Aunt Emma had warned perhaps they were falling too quickly; that, after all, she was only one girl and his first at that. But now Johnny was glad that the time had been so fruitfully full because it had been so poignantly short.

Gordon Hughes had promised to drive his sister the fifteen miles to Emma Blake’s farm; but that was Sunday. On Friday, Gordon Hughes had a change of plans: someone special to him was weekending down from Chicago. He asked his brother Arney Hughes to drive their sister.

Now this Saturday night, Arney was unconscious in the hospital and his sister was dead; glass from the windshield had splintered her palate and pierced her brain.

Johnny had not seen the accident, nor heard the noise. For moments in the early evening he had believed the news, but then with nothing tangible or sensible to reassure him he had rejected as untenable what he knew to be true. Now in the night that truth was washing slowly back into his consciousness as relentlessly and terribly as the moon-drawn tides that drag the shore inevitably into the restless sea.
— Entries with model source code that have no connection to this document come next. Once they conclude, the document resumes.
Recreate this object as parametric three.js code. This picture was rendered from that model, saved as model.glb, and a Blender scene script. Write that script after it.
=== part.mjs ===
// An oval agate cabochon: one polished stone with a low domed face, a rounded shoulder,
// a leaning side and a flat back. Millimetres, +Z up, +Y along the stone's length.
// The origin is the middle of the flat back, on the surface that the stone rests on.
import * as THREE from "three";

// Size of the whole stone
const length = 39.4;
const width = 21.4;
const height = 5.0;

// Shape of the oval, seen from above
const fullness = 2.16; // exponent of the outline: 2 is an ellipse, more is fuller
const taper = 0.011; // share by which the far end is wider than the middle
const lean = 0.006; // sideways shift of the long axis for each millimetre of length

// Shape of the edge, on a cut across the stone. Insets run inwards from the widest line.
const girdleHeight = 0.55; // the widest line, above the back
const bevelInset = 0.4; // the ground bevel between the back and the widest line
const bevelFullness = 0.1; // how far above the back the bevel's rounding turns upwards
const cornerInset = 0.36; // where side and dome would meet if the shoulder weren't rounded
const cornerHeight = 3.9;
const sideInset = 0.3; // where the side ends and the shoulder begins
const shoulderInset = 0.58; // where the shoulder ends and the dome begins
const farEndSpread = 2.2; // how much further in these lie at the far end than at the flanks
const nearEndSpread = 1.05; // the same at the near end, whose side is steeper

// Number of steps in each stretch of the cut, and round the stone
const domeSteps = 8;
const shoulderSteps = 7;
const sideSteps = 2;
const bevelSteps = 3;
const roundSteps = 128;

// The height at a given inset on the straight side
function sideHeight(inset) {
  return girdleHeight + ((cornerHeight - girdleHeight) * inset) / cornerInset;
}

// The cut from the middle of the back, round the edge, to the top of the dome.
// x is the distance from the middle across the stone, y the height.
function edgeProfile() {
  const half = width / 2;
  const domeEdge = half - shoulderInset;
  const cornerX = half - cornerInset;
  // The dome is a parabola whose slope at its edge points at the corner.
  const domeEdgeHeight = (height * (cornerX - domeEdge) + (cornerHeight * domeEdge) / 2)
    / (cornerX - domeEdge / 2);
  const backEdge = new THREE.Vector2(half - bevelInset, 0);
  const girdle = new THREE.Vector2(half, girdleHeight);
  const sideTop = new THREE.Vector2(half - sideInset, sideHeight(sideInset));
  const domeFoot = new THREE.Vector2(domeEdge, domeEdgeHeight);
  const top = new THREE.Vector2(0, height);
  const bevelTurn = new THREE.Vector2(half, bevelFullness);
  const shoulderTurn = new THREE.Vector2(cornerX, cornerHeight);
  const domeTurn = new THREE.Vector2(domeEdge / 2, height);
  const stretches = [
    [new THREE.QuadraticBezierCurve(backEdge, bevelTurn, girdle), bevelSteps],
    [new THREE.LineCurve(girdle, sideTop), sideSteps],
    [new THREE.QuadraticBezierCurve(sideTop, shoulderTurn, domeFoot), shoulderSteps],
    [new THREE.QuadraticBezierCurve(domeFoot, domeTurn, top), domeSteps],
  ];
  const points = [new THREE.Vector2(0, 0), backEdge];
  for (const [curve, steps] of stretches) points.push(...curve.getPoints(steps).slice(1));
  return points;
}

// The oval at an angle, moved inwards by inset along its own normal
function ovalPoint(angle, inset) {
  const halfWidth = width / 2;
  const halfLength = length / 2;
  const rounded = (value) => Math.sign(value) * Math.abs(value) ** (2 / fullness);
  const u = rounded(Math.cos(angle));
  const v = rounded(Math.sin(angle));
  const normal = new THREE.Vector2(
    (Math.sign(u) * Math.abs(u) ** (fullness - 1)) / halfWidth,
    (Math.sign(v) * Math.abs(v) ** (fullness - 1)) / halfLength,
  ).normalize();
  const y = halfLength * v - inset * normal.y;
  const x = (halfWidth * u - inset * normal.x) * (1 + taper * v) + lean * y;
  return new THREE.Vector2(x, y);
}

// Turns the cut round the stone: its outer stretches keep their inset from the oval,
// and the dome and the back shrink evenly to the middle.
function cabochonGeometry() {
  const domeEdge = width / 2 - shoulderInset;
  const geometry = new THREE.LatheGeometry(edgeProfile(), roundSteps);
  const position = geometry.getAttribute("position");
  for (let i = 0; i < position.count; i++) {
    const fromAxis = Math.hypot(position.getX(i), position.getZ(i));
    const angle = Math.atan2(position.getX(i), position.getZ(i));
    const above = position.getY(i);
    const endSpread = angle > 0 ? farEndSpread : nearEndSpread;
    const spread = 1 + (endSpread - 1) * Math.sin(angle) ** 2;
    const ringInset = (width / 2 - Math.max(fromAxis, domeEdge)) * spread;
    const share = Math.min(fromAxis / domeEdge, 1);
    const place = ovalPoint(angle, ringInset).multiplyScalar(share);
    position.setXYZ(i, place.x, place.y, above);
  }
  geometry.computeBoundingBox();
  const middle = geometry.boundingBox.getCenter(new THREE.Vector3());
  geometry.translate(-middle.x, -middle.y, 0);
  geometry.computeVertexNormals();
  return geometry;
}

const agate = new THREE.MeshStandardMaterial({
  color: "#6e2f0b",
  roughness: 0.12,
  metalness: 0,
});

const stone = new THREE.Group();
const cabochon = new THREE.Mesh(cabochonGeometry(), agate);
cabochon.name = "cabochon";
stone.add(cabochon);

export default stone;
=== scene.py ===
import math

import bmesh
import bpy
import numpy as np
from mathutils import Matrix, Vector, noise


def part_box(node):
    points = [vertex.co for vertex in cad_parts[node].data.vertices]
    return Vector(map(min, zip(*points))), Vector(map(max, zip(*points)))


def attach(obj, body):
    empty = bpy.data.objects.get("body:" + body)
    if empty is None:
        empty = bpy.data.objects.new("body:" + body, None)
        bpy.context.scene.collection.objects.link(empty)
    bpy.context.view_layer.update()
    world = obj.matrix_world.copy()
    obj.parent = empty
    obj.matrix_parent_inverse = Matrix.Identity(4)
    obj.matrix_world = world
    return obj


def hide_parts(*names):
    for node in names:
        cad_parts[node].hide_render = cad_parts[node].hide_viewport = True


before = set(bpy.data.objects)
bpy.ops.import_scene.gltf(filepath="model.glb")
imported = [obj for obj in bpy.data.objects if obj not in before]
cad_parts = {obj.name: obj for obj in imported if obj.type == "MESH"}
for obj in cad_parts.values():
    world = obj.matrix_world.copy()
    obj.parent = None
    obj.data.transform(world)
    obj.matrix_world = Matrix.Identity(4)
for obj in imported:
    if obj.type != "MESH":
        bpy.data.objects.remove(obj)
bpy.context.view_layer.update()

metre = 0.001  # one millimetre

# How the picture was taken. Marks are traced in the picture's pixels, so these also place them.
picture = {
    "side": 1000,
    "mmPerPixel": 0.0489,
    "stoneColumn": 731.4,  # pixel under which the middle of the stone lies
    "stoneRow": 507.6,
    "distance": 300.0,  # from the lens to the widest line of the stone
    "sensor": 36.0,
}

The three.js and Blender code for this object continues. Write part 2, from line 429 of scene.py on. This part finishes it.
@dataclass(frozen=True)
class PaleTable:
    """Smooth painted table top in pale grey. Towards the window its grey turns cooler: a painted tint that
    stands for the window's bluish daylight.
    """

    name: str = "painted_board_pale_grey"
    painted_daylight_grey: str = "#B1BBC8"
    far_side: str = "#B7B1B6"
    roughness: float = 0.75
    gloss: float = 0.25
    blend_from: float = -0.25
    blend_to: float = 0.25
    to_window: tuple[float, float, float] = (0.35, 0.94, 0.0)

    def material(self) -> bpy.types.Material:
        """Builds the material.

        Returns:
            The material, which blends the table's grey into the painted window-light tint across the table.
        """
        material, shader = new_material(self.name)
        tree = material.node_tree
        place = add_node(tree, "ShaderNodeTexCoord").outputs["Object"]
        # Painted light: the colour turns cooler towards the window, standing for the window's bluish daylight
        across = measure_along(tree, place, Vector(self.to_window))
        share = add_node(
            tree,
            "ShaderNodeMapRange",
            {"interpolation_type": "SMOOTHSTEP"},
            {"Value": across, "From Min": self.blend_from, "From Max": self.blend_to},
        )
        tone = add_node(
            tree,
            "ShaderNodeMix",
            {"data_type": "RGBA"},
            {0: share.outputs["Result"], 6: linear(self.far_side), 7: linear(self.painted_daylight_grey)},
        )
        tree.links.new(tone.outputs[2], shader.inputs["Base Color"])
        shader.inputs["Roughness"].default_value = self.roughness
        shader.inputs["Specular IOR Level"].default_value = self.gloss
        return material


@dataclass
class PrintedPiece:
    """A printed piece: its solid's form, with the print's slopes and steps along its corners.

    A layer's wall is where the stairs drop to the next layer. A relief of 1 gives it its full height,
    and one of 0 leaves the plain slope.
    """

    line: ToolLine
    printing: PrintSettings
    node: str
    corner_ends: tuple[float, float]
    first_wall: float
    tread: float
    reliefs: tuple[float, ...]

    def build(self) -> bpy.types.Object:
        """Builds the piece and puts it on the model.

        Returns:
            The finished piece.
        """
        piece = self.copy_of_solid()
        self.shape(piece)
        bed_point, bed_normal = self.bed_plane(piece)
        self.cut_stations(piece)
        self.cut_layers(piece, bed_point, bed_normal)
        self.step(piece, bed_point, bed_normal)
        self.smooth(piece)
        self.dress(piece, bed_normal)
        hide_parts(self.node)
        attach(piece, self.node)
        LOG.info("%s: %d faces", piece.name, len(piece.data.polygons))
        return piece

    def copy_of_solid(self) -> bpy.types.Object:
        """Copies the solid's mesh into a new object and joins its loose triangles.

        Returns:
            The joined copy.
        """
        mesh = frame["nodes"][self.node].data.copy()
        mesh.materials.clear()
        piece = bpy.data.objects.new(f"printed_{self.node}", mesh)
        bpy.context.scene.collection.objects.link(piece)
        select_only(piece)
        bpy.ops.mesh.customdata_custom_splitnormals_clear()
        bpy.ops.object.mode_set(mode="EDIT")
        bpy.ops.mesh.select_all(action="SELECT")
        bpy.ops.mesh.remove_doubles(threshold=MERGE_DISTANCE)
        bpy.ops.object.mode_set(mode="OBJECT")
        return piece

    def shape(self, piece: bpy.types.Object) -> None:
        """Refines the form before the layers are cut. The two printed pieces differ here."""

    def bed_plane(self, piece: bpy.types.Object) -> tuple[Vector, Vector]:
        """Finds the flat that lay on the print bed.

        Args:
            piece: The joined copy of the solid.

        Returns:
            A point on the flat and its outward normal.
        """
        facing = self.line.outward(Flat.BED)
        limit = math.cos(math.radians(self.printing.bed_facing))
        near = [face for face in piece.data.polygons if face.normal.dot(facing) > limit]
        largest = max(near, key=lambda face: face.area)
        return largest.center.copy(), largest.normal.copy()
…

When he had stood alone against the unity of the faceless world, outside the crush of people needing and being needed, she had reached out her hand into his and made him a part of that world of love where the twisted ironies of God were the deepest love of all. Now, where once there had been no life, the life she had made viable and vital lay crumbling in the summer darkness.

He wanted to rush somewhere, to let the wind beat his face; but he could not move. He was oppressed, crushed by the thought that he could no longer live. The mere suggestion of another breath was both blasphemy and sacrilege to him. In the world of sudden grief, he could not think.

He clawed at the night and pleaded for tears which would not come; for tears would be the final admission of his irretrievable loss, but perhaps tears would let him be done with grief. There had been scarce enough human feeling in his life before she had penetrated his darkness as the warm light of a taper kindles a cold candle lighting its being. Now, all the tapers in the world were snuffed and their white tender loveliness crumpled.

Lancinated with pain, he felt shards of memory fuse in the crucible of his mind and he built remembrance from the sweet past. Time’s endless flow made every paradise bye.

In his memory, she came once again to the lower meadow and sat barefooted in the grass watching him clear a thicket on the tangled bank. Under the hanging green willow whips the sun laced through the shade and his axe licked proudly through the air singing into the wood. He felled a tender spring shoot with one surprising sweep that tumbled him from his balance. They both laughed and Johnny thought with all his heart: this is where I belong, the better for having been elsewhere perhaps; but here is home.

They laughed. In the long twilight of late summer and in the peaceful copse by the river, he kissed her for the first time. Hand in hand they walked the winding path home, trailing the day slowly behind them.

Now part of him was dead, and the summer, sweet upon the land, drew him tearlessly to the window where he could smell the realities of damp earth and warm growing things. Starlight, no longer soft, spilled with the aggression of a rude stare silhouetting him against an expanse of dark and endless prairie.

Dams and barriers and canyons began crumbling inside him and in the roaring tumult he looked as far as any man can look when a world has ended.

“God. O God. Inscrutable God.” He sank beaten to the doorsill.

Finally with full realization torrential, he did not know what he would do; he did not know what he would think of today tomorrow, and he went running down the weeping end of the world. Karen.